Politiquement, Assa Traoré représente désormais un poids non négligeable en France. Si bien que les manifestations interdites organisées par ses soins et le collectif «La vérité pour Adama» ne recevront aucune sanction, selon le ministre de l'Intérieur Christophe Castaner, qui a estimé, le 9 juin que «l'émotion mondiale, qui est une émotion saine sur ce sujet, dépasse au fond les règles juridiques qui s'appliquent». Une rhétorique à même de faire sauter de sa chaise le moindre juriste respectueux de la hiérarchie des normes.
Assa Traoré et le collectif «La vérité pour Adama», champions de la com' ?
Dernier exemple en date : lorsqu'Assa Traoré interpelle Emmanuel Macron le 8 juin dans l'Obs, l'appelant «à répondre enfin aux demandes de justice et de vérité que ma famille et d’autres avant nous ne cessons de réclamer», son influence est telle que le président de la République a lui-même demandé à Nicole Belloubet, ministre de la Justice, de se pencher sur l'affaire Traoré.
La garde des Sceaux a alors proposé le 8 juin à Assa Traoré de la rencontrer.

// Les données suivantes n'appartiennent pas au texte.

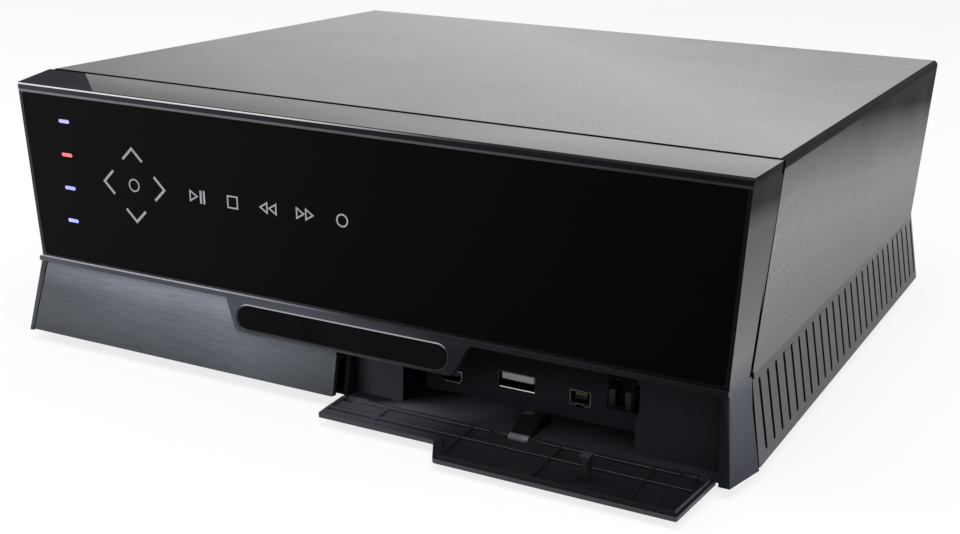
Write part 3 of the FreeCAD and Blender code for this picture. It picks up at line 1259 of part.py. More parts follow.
# ---- fan ---------------------------------------------------------------------------------
def fan_screw_places():
    """Two opposite corners of the fan, where it is screwed to the rear panel."""
    corner = FAN_SIZE / 2 - 4.0
    return [(FAN_X - corner, FAN_Z + corner), (FAN_X + corner, FAN_Z - corner)]


def make_fan_frame():
    half = FAN_SIZE / 2
    rear = PANEL_FRONT
    front = rear - FAN_DEPTH
    nip = half - 3.0
    body = along_y([(FAN_X - nip, FAN_Z - half), (FAN_X + nip, FAN_Z - half), (FAN_X + half, FAN_Z - nip),
                    (FAN_X + half, FAN_Z + nip), (FAN_X + nip, FAN_Z + half), (FAN_X - nip, FAN_Z + half),
                    (FAN_X - half, FAN_Z + nip), (FAN_X - half, FAN_Z - nip)], front, rear)
    bore = rod(FAN_X, front - 1, FAN_Z, (0, 1, 0), half - 1.5, FAN_DEPTH + 2)
    hub = rod(FAN_X, front, FAN_Z, (0, 1, 0), FAN_HUB - 0.5, 1.4)
    struts = []
    for i in range(3):
        strut = box(FAN_X - 1.2, FAN_X + 1.2, front, front + 1.4, FAN_Z + 4.0, FAN_Z + half - 1.0)
        strut.rotate(Vector(FAN_X, 0, FAN_Z), Vector(0, 1, 0), i * 120.0)
        struts.append(strut)
    holes = [rod(x, rear - FAN_SCREW_BITE, z, (0, 1, 0), SCREW_RADIUS, 9) for x, z in fan_screw_places()]
    bearing = rod(FAN_X, front - 1, FAN_Z, (0, 1, 0), FAN_SHAFT + HINGE_RUN, 4)
    return join(body.cut(bore), hub, *struts).cut(holes + [bearing])


def make_fan_rotor():
    front = PANEL_FRONT - FAN_DEPTH + 1.4 + FIT
    rear = PANEL_FRONT - FIT - 0.4
    reach = FAN_SIZE / 2 - 1.5 - FAN_TIP_AIR
    tip = math.sqrt(reach ** 2 - FAN_CHORD ** 2)
    hub = rod(FAN_X, front, FAN_Z, (0, 1, 0), FAN_HUB, rear - front)
    shaft = rod(FAN_X, front - 1.4 - FIT, FAN_Z, (0, 1, 0), FAN_SHAFT, 3)
    blades = []
    for i in range(FAN_BLADES):
        blade = box(FAN_X - FAN_CHORD, FAN_X + FAN_CHORD, (front + rear) / 2 - 0.5,
                    (front + rear) / 2 + 0.5, FAN_Z + FAN_HUB - 2.0, FAN_Z + tip)
        blade.rotate(Vector(FAN_X, (front + rear) / 2, FAN_Z), Vector(0, 0, 1), FAN_PITCH)
        blade.rotate(Vector(FAN_X, 0, FAN_Z), Vector(0, 1, 0), i * 360.0 / FAN_BLADES)
        blades.append(blade)
    return join(hub, shaft, *blades)


def make_fan_screws():
    return Part.makeCompound([hex_screw(Vector(x, PANEL_REAR, z), Vector(0, 1, 0),
                                        SHEET + FAN_SCREW_BITE - FIT, SHEET)
                              for x, z in fan_screw_places()])


# ---- assembly ----------------------------------------------------------------------------
def build():
    parts["top_cover"] = make_cover()
    parts["cover_screws"] = make_cover_screws()
    parts["base_pan"] = make_base_pan()
    parts["feet"] = make_feet()
    parts["rear_panel"] = make_rear_panel()
    parts["front_bezel"] = make_bezel()
    parts["touch_window"] = make_window()
    parts["badge_plate"] = make_badge()
    parts["key_board"] = make_key_board()
    parts["key_board_screws"] = make_key_board_screws()
    parts["light_guide"] = make_light_guide()
    parts["indicator_lights"] = make_lights()
    parts["remote_receiver"] = make_receiver()
    parts["port_recess"] = make_recess()
    parts["mini_usb_socket"] = make_usb_socket(MINI_USB, 0.2)
    parts["usb_socket"] = make_usb_socket(USB_A, 0.0)
    parts["dv_socket"] = make_dv_socket()
    parts["front_io_board"] = make_io_board()
    parts["catch_housing"] = make_catch_housing()
    parts["catch_plunger"] = make_catch_plunger()
    parts["catch_spring"] = make_catch_spring()
    parts["hinge_arm"] = make_hinge_arm()
    parts["hinge_pins"] = make_hinge_pins()
    parts["port_flap"] = make_flap()
    parts["tray_fascia"] = make_fascia()
    parts["fascia_screws"] = make_fascia_screws()
    parts["drive_tray"] = make_tray()
    parts["tray_runners"] = make_runners()
    parts["drive_case"] = make_drive_case()
    parts["drive_lid"] = make_drive_lid()
    parts["drive_board"] = make_drive_board()
    parts["drive_connector"] = make_drive_connector()
    parts["drive_screws"] = make_drive_screws()
    parts["tray_rails"] = make_rails()
    parts["rail_screws"] = make_rail_screws()
    parts["backplane_connector"] = make_backplane_connector()
    parts["backplane_board"] = make_backplane_board()
    parts["backplane_bracket"] = make_backplane_bracket()
    parts["main_board"] = make_main_board()
    parts["board_standoffs"] = make_standoffs()
    parts["board_screws"] = make_board_screws()
    parts["processor"] = make_processor()
    parts["heat_sink"] = make_heat_sink()
    parts["memory_chips"] = make_memory()
    parts["capacitors"] = make_capacitors()
    parts["power_jack"] = make_power_jack()
    parts["hdmi_socket"] = shell_socket("hdmi_socket", 1.0)
    parts["optical_socket"] = make_optical()
    parts["rear_usb_socket"] = shell_socket("rear_usb_socket", 1.8)
    parts["lan_socket"] = make_lan()
    parts["av_socket_block"] = make_av_block()
    parts["tuner_can"] = make_tuner()
    parts["antenna_socket"] = make_antenna_socket()
    parts["fan_frame"] = make_fan_frame()
    parts["fan_rotor"] = make_fan_rotor()
    parts["fan_screws"] = make_fan_screws()


def footprint_shift():
    """Move from the bezel's front edge to the middle of the footprint, on the table."""
    boxes = [shape.optimalBoundingBox(False) for shape in parts.values()]
    front = min(limits.YMin for limits in boxes)
    rear = max(limits.YMax for limits in boxes)
    return Vector(0, -(front + rear) / 2, -min(limits.ZMin for limits in boxes))


def save(shift):
    os.makedirs("parts", exist_ok=True)
    for name, shape in parts.items():
        shape.translate(shift)
        shape.exportStep(os.path.join("parts", name + ".step"))


build()
SHIFT = footprint_shift()
save(SHIFT)
print("origin shift", round(SHIFT.y, 3), round(SHIFT.z, 3))
print("flap hinge", round(HINGE_Y + SHIFT.y, 3), round(HINGE_Z + SHIFT.z, 3))
print("fan axis", FAN_X, round(FAN_Z + SHIFT.z, 3))
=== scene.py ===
"""Finishes, signs, trim and studio for the desktop media recorder."""
import math
import bmesh
import bpy
from mathutils import Matrix, Vector


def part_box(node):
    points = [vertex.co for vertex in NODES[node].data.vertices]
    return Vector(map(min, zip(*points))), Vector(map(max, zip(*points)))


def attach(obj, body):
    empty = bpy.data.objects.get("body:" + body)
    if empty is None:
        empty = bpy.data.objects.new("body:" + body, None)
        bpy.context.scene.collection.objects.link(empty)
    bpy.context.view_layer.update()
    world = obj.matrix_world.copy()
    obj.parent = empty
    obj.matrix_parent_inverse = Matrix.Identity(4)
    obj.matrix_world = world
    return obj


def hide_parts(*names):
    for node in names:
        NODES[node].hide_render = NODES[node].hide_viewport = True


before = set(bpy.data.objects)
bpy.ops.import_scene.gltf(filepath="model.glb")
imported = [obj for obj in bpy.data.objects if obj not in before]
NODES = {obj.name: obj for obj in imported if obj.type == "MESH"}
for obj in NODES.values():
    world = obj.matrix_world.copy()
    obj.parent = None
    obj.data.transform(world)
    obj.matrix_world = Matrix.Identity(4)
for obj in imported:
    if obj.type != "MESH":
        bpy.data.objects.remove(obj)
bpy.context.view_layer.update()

MM = 0.001

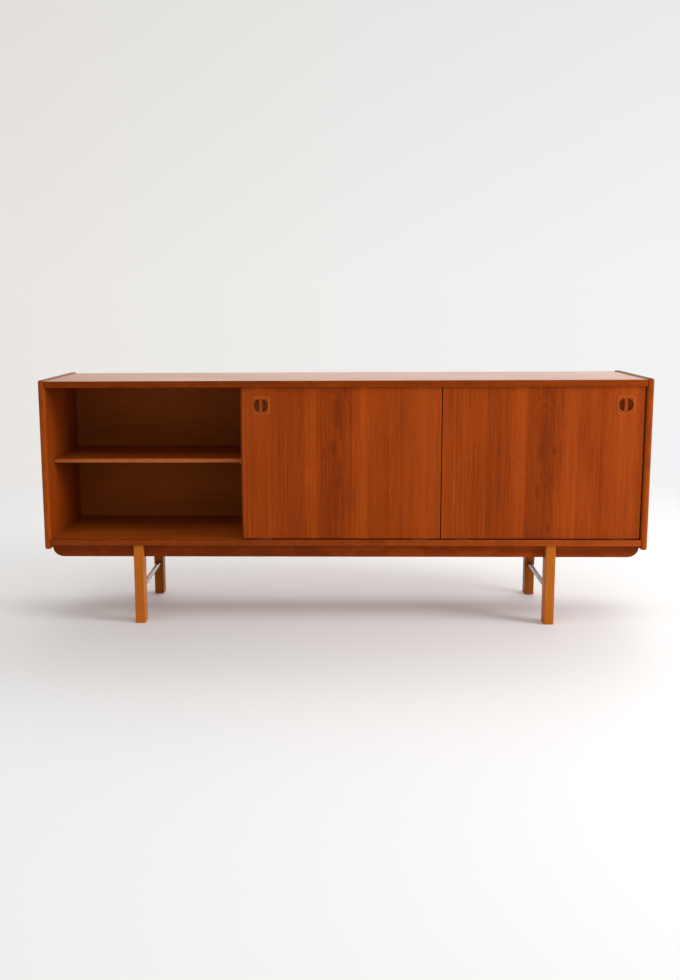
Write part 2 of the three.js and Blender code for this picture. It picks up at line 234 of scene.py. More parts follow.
def along(axis):
    """An edge test: the edge runs along the axis."""
    others = [a for a in (X, Y, Z) if a != axis]
    return lambda a, b: all(abs(a[other] - b[other]) < HAIR for other in others)


def across(axis):
    """An edge test: the edge doesn't run along the axis."""
    return lambda a, b: not along(axis)(a, b)


def at_base(base):
    """An edge test: the edge lies at or below a height."""
    return lambda a, b: max(a.z, b.z) < base + HAIR


def turned(profile, axis, centre, steps=32):
    """A turned solid: (radius, place along the axis) points that start and end on the axis."""
    bm = bmesh.new()
    others = [a for a in (X, Y, Z) if a != axis]
    verts = []
    for radius, place in profile:
        point = Vector(centre)
        point[others[0]] += radius
        point[axis] += place
        verts.append(bm.verts.new(point))
    edges = [bm.edges.new(pair) for pair in zip(verts, verts[1:])]
    turn = Vector((0, 0, 0))
    turn[axis] = 1
    bmesh.ops.spin(bm, geom=verts + edges, cent=centre, axis=turn, angle=2 * math.pi, steps=steps,
                   use_merge=True, use_duplicate=False)
    bmesh.ops.remove_doubles(bm, verts=bm.verts, dist=HAIR)
    bmesh.ops.recalc_face_normals(bm, faces=bm.faces)
    for face in bm.faces:
        face.smooth = True
    for edge in bm.edges:
        edge.smooth = edge.calc_face_angle(0) < math.radians(40)
    return bm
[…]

Mais celle-ci a annoncé le lendemain, lors d'une conférence de presse, son refus : «Nous refusons le rendez-vous avec la ministre de la Justice [...] Si elle veut rencontrer quelqu'un, c'est le procureur, si quelqu'un doit être convoqué ce sont les gendarmes.»
Elle a précisé comme un pied de nez au pouvoir que sa famille ne demandait pas «que des discussions se fassent dans un salon de thé de l'Elysée, on demande que des actes de justice soient faits». Dans la foulée, elle a appelé à une mobilisation nationale dans la «rue» le 13 juin.
«Nous demandons à ce que la police française soit réformée», a encore ajouté Assa Traoré, et que l'IGPN (Inspection générale de la police nationale) et l'IGGN (Inspection générale de la gendarmerie nationale) soient dissoutes pour être remplacées par des «corps extérieurs».
Devenue une personnalité médiatique, la sœur d'Adama Traoré n'hésite pas à rabrouer sèchement ses interlocuteurs. Toujours sur Quotidien, le 9 juin, elle s'est permis d'affronter une journaliste sur le plateau qui avait osé contredire un de ses propos qui sous-entendait que la France récompensait par des médailles les gendarmes qui étaient mis en cause dans la mort d'Adama Traoré. Loin d'en démordre Assa Traoré lui a rétorqué : «Madame Salhia [Brakhlia], vous avez dit que les gendarmes n'ont pas été récompensés, vous avez eu tort [...] si vous aviez fait votre travail correctement, ou cherché les informations nécessaires, Arnaud Gonzales [un des gendarmes mis en cause] a eu une promotion [...] et quand on a Cazeneuve et Le Roux [deux anciens ministres], qui vont récompenser, saluer les gendarmes mis en cause dans la mort d'Adama Traoré...» Salhia Brakhlia s'est défendue, martelant que les gendarmes en cause n'avaient pas été récompensés par des médailles.
Assa Traoré a derrière elle un collectif, toujours prêt, et visiblement bien financé. Dernière action coup de poing avant le rassemblement du 13 juin, «La vérité pour Adama» a ainsi décidé de porter plainte pour diffamation – une procédure coûteuse – contre des élus du Rassemblement national, Marine Le Pen et Julien Odoul, et deux vedettes du petit écran, les journalistes Jean-Jacques Bourdin et Nicolas Poincaré. Marion Maréchal est également visée par une plainte du clan Traoré après sa récente sortie médiatique. Ceux-ci auraient été coupables d'avoir diffamé Adama Traoré, «à qui ils ont attribué des faits de viol pour lesquels il n'a pourtant jamais été poursuivi et pour diffamation à l'encontre d'Assa Traore qu'ils accusent d'avoir exercé des pressions contre une victime pour qu'elle retire sa plainte». Selon une information publiée dans L'Express en mars 2014 et confirmée sur RMC par Nicolas Poincaré le 10 juin 2020, Adama Traoré était visé par une plainte pour viol commis sur l'un de ses co-détenus à la prison d'Osny. Ces derniers jours, plusieurs personnalités ont mis en avant le pedigree peu amène de la famille Traoré - un des frère, Bagui, ayant par exemple été condamné pour trafic de drogues et extorsion violente.
La sœur d'Adama Traoré va-t-elle continuer à être la figure de proue des manifestants «Black lives matter» ? Réponse le 13 juin, journée lors de laquelle le comité Adama a appelé à une nouvelle mobilisation à Paris, prévue entre la Place de La République et l’Opéra.